The average rate of the government’s three-year Treasury bond (T-bond) rose to 6.436 percent yesterday from 5.735 percent which was the rate of a comparative debt paper auctioned in January.
Finance Undersecretary and Acting National Treasurer Roberto Tan attributed the rise in rates to the higher-than-expected inflation rate. Inflation or the rise in consumer prices has been going up due to skyrocketing oil and food prices.
Inflation rose to 6.4 percent in March from 5.4 percent in February.
“The main driver is inflation expectations and the policy response of the Bangko Sentral ng Pilipinas (BSP),” Tan said. Monetary authorities are scheduled to meet on April 24 for its next rate-setting meeting.
During yesterday’s auction, the government accepted P4.505 worth of bids as total tenders reached P10.135 billion.
Tan said inflationary pressures and tightening liquidity have been pushing the rates upward.
The BTr had been receiving unreasonably high offers from banks during the past five auctions, partly due to political uncertainties which President Arroyo has been facing.
However, officials refused to attribute investors’ waning appetite on government securities to political uncertainties hounding the Arroyo administration.
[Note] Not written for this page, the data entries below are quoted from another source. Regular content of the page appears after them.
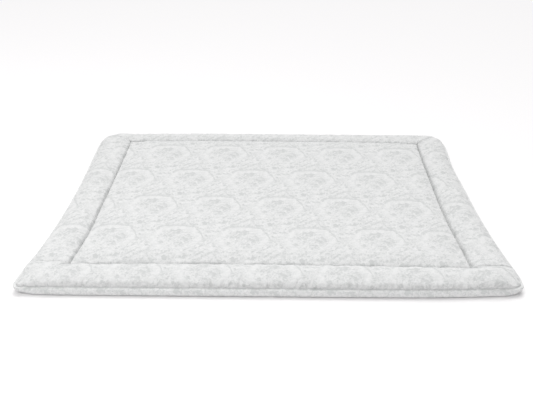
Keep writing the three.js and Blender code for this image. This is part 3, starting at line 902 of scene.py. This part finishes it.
sky = bpy.data.worlds.new("studio_white")
sky.use_nodes = True
sky.node_tree.nodes["Background"].inputs["Color"].default_value = (1, 1, 1, 1)
sky.node_tree.nodes["Background"].inputs["Strength"].default_value = 0.44
bpy.context.scene.world = sky

lamp = bpy.data.lights.new("soft_light", "SUN")
lamp.energy, lamp.angle = 1.88, math.radians(46)
soft_light = bpy.data.objects.new("soft_light", lamp)
soft_light.rotation_euler = Vector((-0.08, -0.96, -1.6)).to_track_quat("-Z", "Y").to_euler()
bpy.context.scene.collection.objects.link(soft_light)

side_lamp = bpy.data.lights.new("side_panel", "AREA")
side_lamp.shape, side_lamp.size, side_lamp.energy = "DISK", 1.4, 15.0
side_panel = bpy.data.objects.new("side_panel", side_lamp)
side_panel.location = (-1.0, -1.15, 2.1)
side_panel.rotation_euler = Vector((0.75, 1.0, -2.0)).to_track_quat("-Z", "Y").to_euler()
bpy.context.scene.collection.objects.link(side_panel)

front_lamp = bpy.data.lights.new("front_fill", "AREA")
front_lamp.shape, front_lamp.size, front_lamp.size_y = "ELLIPSE", 2.0, 0.45
front_lamp.energy = 5.3
front_fill = bpy.data.objects.new("front_fill", front_lamp)
front_fill.location = (0.1, -2.4, 0.3)
front_fill.rotation_euler = Vector((0, 1, -0.1)).to_track_quat("-Z", "Y").to_euler()
bpy.context.scene.collection.objects.link(front_fill)

focal_length, picture_width = 656.8, 533  # in pixels
lens = bpy.data.cameras.new("camera")
lens.sensor_width, lens.lens = 36.0, focal_length / picture_width * 36.0
lens.clip_start, lens.clip_end = 0.05, 100
camera = bpy.data.objects.new("camera", lens)
turn = Matrix.Rotation(math.radians(1.15), 4, "Z") @ Matrix.Rotation(math.radians(90 - 27.78), 4, "X")
turn = turn @ Matrix.Rotation(math.radians(-0.15), 4, "Z")
camera.matrix_world = Matrix.Translation((0.0188, -1.3757, 0.7315)) @ turn
bpy.context.scene.collection.objects.link(camera)
bpy.context.scene.camera = camera
bpy.context.scene.view_settings.view_transform = "Standard"
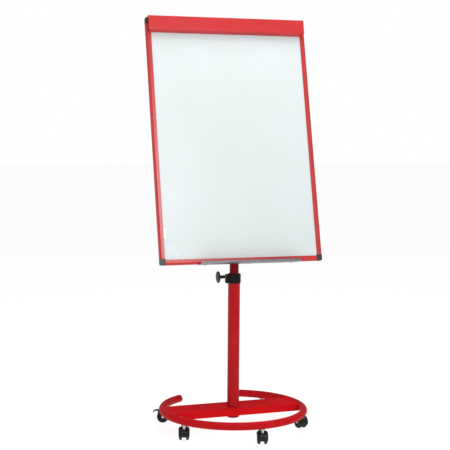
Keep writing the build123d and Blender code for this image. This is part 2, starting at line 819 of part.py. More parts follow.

The Arroyo administration is facing yet another political crisis after a former government consultant, Rodolfo “Jun” Lozada testified before the Senate how the $330-million ZTE broadband network deal has been mired by bribery and corruption.
The political uncertainties seemed to have offset the government’s gains on the fiscal side.
Last year, the government’s fiscal position was at a deficit of P12.4 billion, significantly below the programmed deficit of P63 billion for 2007.